## Information provided
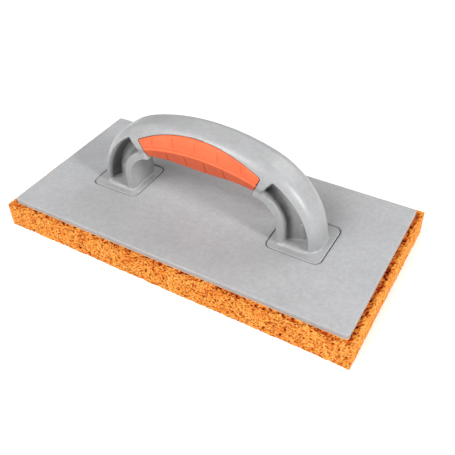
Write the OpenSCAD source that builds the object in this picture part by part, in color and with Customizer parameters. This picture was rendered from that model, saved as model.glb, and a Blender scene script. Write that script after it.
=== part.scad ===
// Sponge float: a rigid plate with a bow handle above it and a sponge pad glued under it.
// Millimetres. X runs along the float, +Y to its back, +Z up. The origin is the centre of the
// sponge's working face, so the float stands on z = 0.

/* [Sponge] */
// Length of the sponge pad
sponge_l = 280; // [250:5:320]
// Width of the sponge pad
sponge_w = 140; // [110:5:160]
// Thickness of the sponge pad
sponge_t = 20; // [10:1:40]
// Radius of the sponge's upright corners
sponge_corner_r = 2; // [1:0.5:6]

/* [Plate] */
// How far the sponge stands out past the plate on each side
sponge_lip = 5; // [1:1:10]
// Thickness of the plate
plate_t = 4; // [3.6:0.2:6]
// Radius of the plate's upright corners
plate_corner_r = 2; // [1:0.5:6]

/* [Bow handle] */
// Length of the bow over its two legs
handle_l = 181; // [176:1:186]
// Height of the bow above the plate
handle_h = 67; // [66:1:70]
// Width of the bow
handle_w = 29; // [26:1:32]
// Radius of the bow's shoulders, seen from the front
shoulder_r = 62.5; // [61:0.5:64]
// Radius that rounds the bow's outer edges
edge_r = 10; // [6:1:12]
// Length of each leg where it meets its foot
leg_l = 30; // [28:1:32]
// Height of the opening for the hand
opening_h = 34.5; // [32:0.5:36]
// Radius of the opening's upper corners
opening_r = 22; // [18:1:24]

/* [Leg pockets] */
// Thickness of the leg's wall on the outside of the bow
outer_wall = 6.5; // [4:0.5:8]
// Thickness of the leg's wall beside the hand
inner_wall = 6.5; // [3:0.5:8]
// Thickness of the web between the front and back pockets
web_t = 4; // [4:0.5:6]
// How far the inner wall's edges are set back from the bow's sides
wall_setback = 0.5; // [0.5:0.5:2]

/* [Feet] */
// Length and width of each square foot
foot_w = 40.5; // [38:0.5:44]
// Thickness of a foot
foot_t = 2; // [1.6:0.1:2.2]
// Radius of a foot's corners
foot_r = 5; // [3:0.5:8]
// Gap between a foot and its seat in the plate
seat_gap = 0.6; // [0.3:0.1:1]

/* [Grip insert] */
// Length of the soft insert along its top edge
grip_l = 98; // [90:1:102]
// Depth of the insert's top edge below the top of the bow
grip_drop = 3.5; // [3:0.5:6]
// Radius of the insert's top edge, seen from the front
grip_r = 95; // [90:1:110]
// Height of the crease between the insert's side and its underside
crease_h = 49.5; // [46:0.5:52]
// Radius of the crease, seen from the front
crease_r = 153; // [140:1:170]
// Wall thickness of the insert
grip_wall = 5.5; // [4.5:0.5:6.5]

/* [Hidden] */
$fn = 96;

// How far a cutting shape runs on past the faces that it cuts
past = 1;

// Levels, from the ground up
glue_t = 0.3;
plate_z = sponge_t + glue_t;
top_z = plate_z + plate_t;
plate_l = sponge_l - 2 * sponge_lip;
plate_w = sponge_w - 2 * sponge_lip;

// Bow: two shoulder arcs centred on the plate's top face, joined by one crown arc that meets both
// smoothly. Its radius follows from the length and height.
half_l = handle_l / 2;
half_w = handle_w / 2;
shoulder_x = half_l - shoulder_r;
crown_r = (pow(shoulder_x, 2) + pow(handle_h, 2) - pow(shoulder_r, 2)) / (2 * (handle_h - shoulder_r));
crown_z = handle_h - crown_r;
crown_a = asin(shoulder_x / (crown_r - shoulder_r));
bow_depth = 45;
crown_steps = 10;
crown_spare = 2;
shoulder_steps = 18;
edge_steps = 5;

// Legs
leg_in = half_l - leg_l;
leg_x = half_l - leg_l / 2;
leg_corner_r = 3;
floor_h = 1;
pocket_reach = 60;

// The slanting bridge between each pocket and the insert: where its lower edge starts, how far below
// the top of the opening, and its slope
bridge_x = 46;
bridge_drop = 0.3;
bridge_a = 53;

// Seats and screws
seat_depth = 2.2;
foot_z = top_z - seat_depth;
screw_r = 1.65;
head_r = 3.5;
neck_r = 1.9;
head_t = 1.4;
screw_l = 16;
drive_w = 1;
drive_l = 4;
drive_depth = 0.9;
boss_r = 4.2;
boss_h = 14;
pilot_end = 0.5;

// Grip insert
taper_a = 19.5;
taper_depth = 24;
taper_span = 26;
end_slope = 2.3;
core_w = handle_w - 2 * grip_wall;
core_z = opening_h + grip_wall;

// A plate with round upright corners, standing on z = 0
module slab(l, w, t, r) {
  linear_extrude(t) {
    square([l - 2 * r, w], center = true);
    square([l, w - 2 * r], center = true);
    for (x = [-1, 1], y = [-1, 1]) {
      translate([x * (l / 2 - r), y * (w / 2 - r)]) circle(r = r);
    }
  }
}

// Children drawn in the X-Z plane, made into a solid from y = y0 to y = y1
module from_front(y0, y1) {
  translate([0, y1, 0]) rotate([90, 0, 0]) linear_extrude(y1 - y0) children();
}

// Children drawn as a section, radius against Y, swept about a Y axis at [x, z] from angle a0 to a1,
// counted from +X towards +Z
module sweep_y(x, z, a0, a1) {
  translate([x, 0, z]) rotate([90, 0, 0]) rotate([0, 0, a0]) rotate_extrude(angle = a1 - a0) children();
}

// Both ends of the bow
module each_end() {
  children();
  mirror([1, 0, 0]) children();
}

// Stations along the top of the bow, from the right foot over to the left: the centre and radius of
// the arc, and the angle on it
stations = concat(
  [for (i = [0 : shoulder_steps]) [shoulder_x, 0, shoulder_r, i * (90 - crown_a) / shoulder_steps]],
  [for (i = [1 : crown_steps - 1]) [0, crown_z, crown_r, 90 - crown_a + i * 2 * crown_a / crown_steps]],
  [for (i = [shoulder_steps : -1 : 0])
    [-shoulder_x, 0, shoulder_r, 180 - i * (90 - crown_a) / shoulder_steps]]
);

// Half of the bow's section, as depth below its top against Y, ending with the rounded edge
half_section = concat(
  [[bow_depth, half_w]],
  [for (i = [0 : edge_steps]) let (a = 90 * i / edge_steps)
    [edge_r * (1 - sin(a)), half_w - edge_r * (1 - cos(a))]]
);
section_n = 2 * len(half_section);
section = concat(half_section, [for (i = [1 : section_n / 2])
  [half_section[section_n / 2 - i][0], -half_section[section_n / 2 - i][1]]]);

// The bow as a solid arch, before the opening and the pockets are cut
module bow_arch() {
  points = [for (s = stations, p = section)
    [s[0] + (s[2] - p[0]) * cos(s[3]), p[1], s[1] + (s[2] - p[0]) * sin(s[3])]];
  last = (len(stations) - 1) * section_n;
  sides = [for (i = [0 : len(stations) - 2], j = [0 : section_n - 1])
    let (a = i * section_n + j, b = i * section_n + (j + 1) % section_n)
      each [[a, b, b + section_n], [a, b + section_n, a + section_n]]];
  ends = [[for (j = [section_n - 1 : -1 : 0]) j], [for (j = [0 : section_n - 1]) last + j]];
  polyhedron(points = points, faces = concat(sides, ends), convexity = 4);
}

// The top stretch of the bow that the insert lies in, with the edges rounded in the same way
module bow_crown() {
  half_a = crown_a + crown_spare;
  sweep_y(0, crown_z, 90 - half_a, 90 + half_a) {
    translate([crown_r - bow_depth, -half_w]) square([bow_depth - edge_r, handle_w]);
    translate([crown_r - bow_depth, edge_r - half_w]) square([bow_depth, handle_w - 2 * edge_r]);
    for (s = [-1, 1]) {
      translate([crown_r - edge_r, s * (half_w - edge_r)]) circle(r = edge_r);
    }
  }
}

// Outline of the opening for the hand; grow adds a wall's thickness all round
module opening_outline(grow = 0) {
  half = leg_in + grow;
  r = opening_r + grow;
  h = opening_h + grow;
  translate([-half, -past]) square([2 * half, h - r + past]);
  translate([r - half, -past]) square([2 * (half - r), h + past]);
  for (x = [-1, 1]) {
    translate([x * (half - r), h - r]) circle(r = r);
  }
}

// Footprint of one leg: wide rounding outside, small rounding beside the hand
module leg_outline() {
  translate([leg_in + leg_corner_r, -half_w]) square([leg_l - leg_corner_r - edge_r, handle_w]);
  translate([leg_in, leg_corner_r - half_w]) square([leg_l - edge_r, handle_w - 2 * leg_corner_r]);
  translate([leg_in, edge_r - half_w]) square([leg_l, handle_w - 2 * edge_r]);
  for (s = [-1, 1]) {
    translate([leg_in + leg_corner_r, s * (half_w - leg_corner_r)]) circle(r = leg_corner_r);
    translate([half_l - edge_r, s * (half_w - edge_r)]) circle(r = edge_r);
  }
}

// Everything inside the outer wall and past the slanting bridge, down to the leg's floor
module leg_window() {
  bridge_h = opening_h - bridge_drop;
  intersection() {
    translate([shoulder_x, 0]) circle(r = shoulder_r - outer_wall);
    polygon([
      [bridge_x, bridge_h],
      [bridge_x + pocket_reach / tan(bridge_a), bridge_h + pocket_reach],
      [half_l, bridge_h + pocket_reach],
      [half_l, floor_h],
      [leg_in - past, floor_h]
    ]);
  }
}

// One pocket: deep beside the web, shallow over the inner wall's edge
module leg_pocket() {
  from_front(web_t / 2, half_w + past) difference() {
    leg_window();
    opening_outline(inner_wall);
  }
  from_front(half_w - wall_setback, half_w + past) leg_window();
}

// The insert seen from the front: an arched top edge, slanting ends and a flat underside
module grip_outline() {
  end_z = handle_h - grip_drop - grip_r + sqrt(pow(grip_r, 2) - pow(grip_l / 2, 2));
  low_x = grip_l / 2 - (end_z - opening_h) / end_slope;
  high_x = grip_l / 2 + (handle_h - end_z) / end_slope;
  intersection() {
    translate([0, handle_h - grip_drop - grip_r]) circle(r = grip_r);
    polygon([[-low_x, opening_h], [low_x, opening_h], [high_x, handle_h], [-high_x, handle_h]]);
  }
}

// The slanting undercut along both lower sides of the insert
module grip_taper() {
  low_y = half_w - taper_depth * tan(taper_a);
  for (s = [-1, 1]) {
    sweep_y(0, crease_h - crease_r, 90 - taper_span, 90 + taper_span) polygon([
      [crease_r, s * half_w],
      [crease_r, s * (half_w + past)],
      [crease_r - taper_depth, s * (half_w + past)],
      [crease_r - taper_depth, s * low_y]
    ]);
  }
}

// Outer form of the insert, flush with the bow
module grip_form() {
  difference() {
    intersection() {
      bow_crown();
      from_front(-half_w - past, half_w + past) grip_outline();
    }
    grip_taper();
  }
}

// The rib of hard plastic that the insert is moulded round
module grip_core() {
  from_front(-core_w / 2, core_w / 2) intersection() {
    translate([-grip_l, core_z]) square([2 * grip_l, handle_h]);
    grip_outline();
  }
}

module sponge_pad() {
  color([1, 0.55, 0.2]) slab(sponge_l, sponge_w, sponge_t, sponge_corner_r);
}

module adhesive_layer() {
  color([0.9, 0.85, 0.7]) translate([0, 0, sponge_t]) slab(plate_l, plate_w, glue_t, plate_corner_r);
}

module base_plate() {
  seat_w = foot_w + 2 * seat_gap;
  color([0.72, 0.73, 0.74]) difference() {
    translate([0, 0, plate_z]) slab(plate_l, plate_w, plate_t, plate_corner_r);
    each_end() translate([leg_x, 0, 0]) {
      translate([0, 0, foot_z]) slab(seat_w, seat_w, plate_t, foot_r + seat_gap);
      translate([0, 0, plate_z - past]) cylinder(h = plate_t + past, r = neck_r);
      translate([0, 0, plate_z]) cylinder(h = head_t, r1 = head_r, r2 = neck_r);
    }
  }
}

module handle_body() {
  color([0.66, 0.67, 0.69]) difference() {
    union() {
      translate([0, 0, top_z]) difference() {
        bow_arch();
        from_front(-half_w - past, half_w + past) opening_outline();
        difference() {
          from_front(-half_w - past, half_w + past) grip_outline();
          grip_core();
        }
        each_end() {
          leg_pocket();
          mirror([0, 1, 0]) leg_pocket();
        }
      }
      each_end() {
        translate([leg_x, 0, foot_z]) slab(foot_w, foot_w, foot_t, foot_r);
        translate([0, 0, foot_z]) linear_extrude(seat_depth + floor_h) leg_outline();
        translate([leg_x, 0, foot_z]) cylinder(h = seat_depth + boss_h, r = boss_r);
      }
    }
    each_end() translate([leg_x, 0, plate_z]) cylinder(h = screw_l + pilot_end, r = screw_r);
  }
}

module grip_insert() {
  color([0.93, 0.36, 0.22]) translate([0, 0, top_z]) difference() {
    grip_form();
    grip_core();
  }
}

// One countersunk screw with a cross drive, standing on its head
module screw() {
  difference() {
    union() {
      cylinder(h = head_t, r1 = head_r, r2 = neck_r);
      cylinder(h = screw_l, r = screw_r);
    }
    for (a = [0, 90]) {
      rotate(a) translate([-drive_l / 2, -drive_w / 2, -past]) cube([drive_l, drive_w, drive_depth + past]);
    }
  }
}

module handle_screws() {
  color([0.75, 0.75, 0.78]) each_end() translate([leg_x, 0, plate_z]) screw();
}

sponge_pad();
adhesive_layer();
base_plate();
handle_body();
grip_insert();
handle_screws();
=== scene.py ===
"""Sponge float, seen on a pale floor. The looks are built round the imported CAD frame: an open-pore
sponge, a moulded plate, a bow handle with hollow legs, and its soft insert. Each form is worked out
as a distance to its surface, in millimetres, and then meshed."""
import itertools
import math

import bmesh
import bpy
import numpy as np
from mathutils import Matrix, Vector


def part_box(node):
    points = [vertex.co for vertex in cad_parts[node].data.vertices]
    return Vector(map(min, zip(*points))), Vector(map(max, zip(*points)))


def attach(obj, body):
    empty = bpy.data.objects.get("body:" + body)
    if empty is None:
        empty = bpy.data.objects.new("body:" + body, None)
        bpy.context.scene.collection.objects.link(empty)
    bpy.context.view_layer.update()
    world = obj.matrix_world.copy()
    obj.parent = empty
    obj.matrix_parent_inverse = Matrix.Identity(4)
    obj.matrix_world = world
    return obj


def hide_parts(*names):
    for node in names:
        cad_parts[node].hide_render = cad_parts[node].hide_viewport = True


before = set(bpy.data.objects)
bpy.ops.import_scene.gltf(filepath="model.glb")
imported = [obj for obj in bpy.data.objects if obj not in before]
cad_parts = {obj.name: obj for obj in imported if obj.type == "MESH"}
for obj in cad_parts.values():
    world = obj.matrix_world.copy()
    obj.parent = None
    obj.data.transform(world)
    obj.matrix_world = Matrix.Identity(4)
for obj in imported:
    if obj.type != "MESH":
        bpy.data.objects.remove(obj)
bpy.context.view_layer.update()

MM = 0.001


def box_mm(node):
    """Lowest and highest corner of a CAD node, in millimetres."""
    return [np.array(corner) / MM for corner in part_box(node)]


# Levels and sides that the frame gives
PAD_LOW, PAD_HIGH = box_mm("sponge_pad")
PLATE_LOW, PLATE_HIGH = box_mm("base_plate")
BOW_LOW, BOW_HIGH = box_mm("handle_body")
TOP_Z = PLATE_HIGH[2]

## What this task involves
Go through the data above and find the lines with the word "imported". Copy each of those lines.

## Result of this exercise
"""Sponge float, seen on a pale floor. The looks are built round the imported CAD frame: an open-pore
imported = [obj for obj in bpy.data.objects if obj not in before]
cad_parts = {obj.name: obj for obj in imported if obj.type == "MESH"}
for obj in imported:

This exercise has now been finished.